Masivamente los argentinos repudiamos la moneda, porque desde que empezó el régimen de alta inflación, en 1945, la mayoría de los años los bancos han pagado a los ahorristas tasas de interés negativas que no cubrían siquiera la inflación, no hablemos ya de premiar el esfuerzo que significa postergar el consumo y financiar la inversión. Consecuentemente, no solo profundizamos nuestra dependencia del dólar y la vulnerabilidad externa de la economía, sino que ahorramos menos que lo que haríamos si tuviéramos una moneda estable, lo que repercute en menos inversión, menos crecimiento y más pobreza.

En segundo lugar, tenemos pánico a flotar en materia cambiaria. Los gobiernos no quieren devaluar porque como acaba de quedar demostrado en la última elección, el que lo hace pierde, aún cuando la flexibilidad del tipo de cambio permitió que el shock producido por el frenazo abrupto en el crédito externo fuera absorbido por los salarios reales, manteniendo la tasa de empleo prácticamente sin cambios. Desde el punto de vista electoral es preferible un desempleo del 18 por ciento que castiga “solo” a uno de cada cinco trabajadores, permitiendo una reelección como la de Menem en 1995, sostenida en el apoyo de los otros cuatro que conservan el trabajo y no una inflación del 53 por ciento que castiga a todos los laburantes.

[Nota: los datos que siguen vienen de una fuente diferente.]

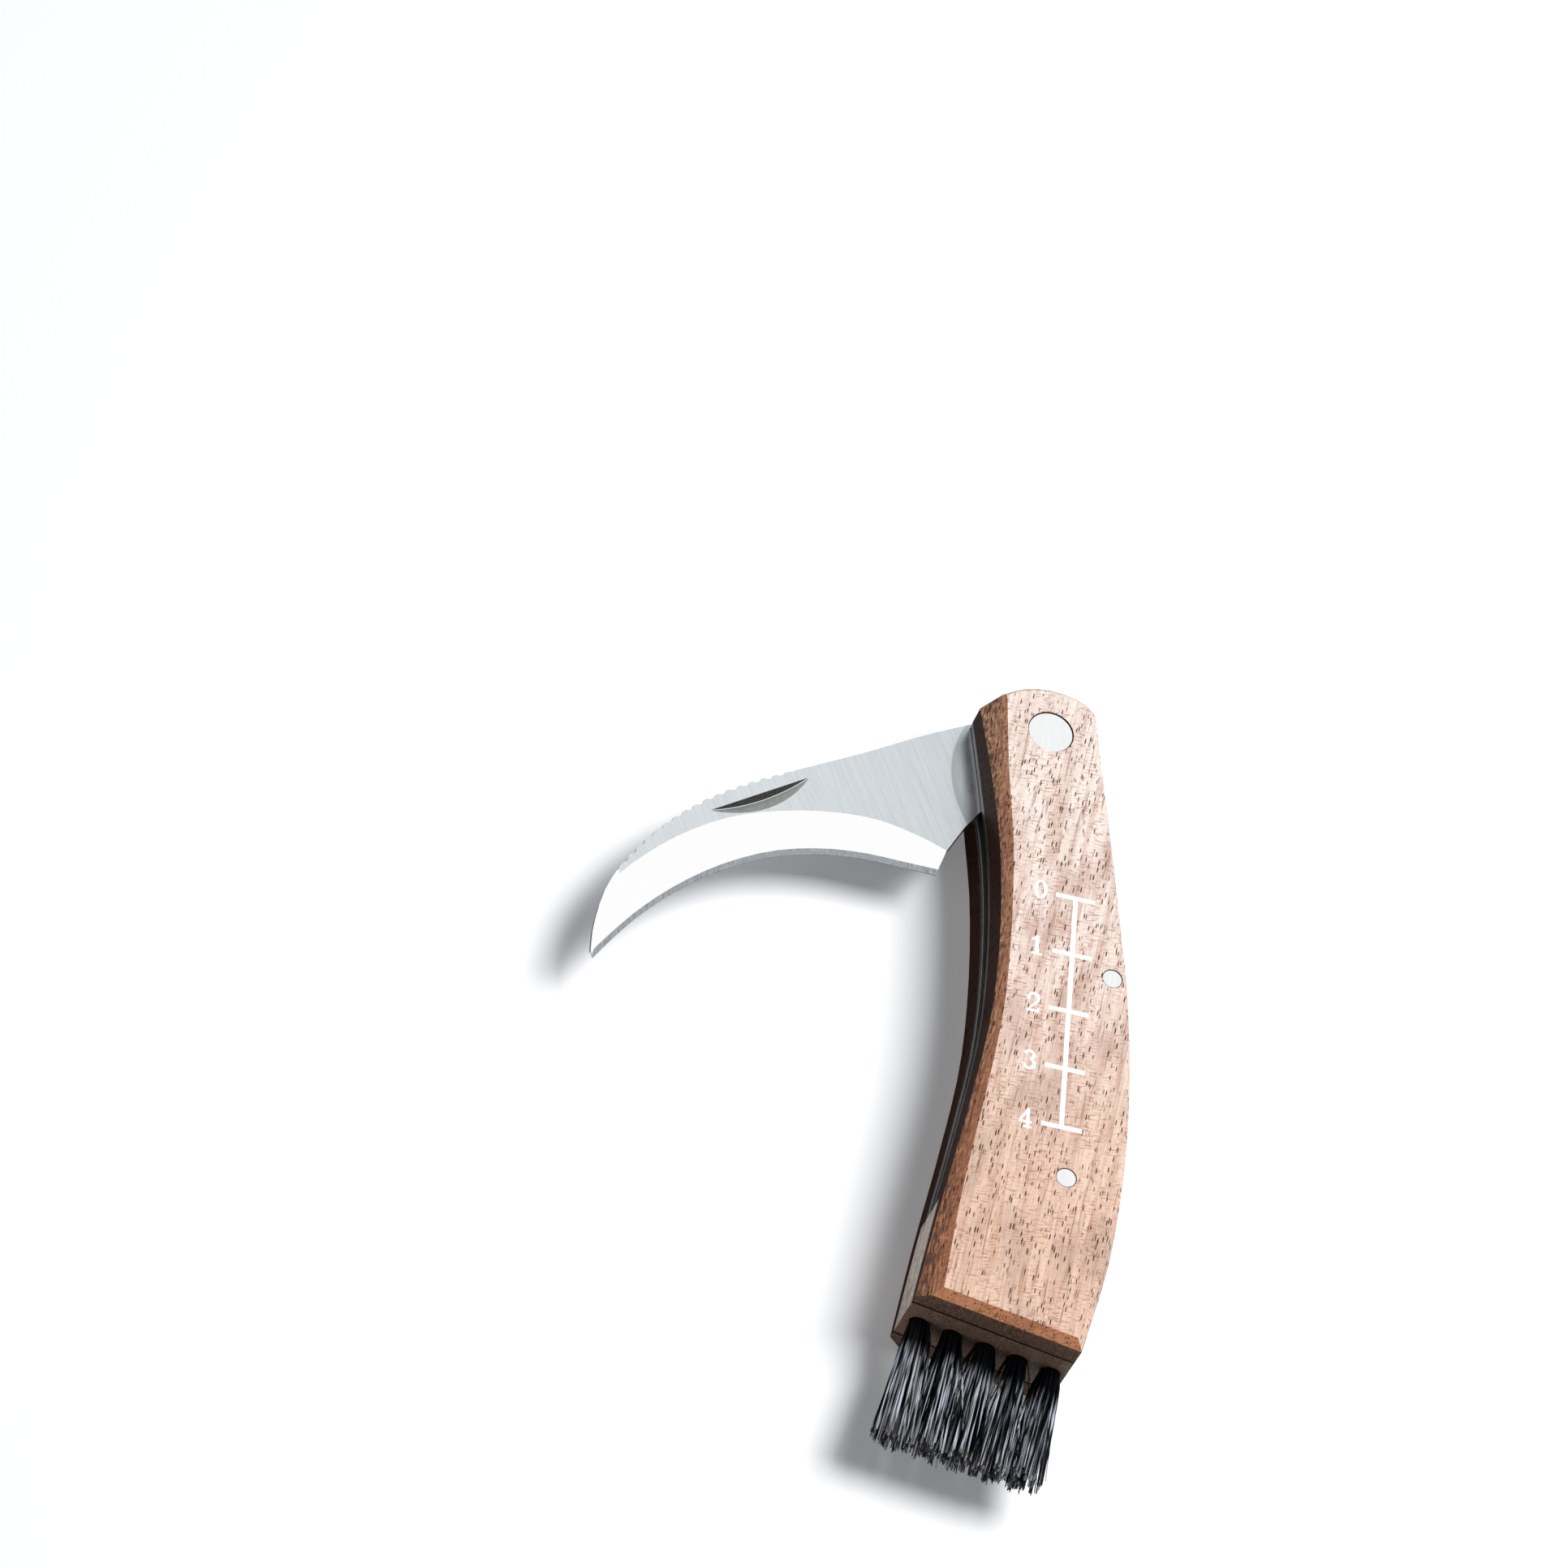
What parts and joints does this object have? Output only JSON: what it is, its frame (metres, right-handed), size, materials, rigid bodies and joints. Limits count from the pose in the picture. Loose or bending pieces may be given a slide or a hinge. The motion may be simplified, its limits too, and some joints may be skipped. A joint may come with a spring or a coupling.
{
  "type": "mushroom knife",
  "caption": "Folding mushroom knife: curved blade with a serrated spine, walnut scales with a centimetre ruler, steel liners, back spring and a bristle brush in the handle's end.",
  "frame": {"origin": "on the lower scale's flat outer face, under the middle of the grip", "axes": "+Y along the handle towards the blade pivot, +Z out of the face with the ruler, the hollow side and the part open blade at -X"},
  "size_m": [0.0804, 0.1319, 0.0186],
  "materials": {
    "walnut": "oiled, open grain",
    "liner_steel": "brushed",
    "blade_steel": "satin flats with a polished bevel",
    "pin_steel": "faced flush with the wood",
    "bronze": "plain",
    "nylon": "black bristle"
  },
  "bodies": {
    "handle": {"upper_scale": "walnut", "lower_scale": "walnut", "brush_block": "walnut", "upper_liner": "liner_steel", "lower_liner": "liner_steel", "back_spring": "liner_steel", "pivot_pin": "pin_steel", "upper_pivot_cap": "pin_steel", "lower_pivot_cap": "pin_steel", "upper_pivot_washer": "bronze", "lower_pivot_washer": "bronze", "spring_pin": "pin_steel", "rear_pin": "pin_steel", "bristles": "nylon"},
    "blade": {"blade": "blade_steel"}
  },
  "joints": [
    {"name": "blade_pivot", "type": "hinge", "parent": "handle", "child": "blade", "pos_m": [-0.00464, 0.05135, 0.0093], "axis": [0, 0, 1], "range_deg": [-112, 47]}
  ]
}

La consecuencia del pánico a dejar que el dólar se vaya ajustando para equilibrar el balance de pagos, es que acumulamos atrasos cambiarios muy grandes, que cuando explotan producen devaluaciones monumentales. Prácticamente en ningún país del mundo, con la excepción de Venezuela, el dólar trepa 50 por ciento o 100 por ciento en el lapso de una semana, o un par de meses. No existe tasa de interés en pesos que pueda cubrir esa eventualidad y entonces la gente prefiere dólares como quien compra un seguro de todo riesgo del auto sabiendo que probablemente la mayor parte de los meses le toque perder, pero que el día que se produzca el choque con la destrucción total, salvará uno de sus principales activos y podrá comprarse un auto nuevo.

Lo interesante es que el precio del dólar no desalienta en absoluto su compra. Más aún; el dólar parece desafiar la ley de la demanda: desde el inicio de la crisis, en mayo del 2018, se dolarizaron 45114 millones, pero en los 20 meses anteriores, con el billete a menos de $20 hubo compras netas por 32000 millones. En rigor, lo que ocurre, es que cada suba alimenta la expectativa de una escalada ulterior, porque lo que realmente está ocurriendo es que se está desmoronando, del otro lado del mostrador, la demanda de pesos. Y una vez que un proceso de la desconfianza se dispara, es muy difícil frenarlo y más complicado aún darlo vuelta. Si no se acelera mas la caída de la moneda local es porque el ingreso de la población alcanza cada vez para comprar menos divisas, hasta que una nueva ola de emisión fabrica las piedras para lapidar el peso. Adicionalmente hay una demanda de dinero domestico que sostiene asociada a las transacciones que no resulta posible enfrentar con dólares, pero la recesión erosiona también ese dique contenedor.

No hay ninguna posibilidad de desarrollo en la Argentina si no tenemos como prioridad la estabilidad monetaria, con la cual tampoco basta, pero sin la cual no podemos ni siquiera empezar.

Si recuperamos la moneda, esos dólares que están en cajas de seguridad o debajo de los colchones, pueden financiar un círculo virtuoso de consumo e inversión.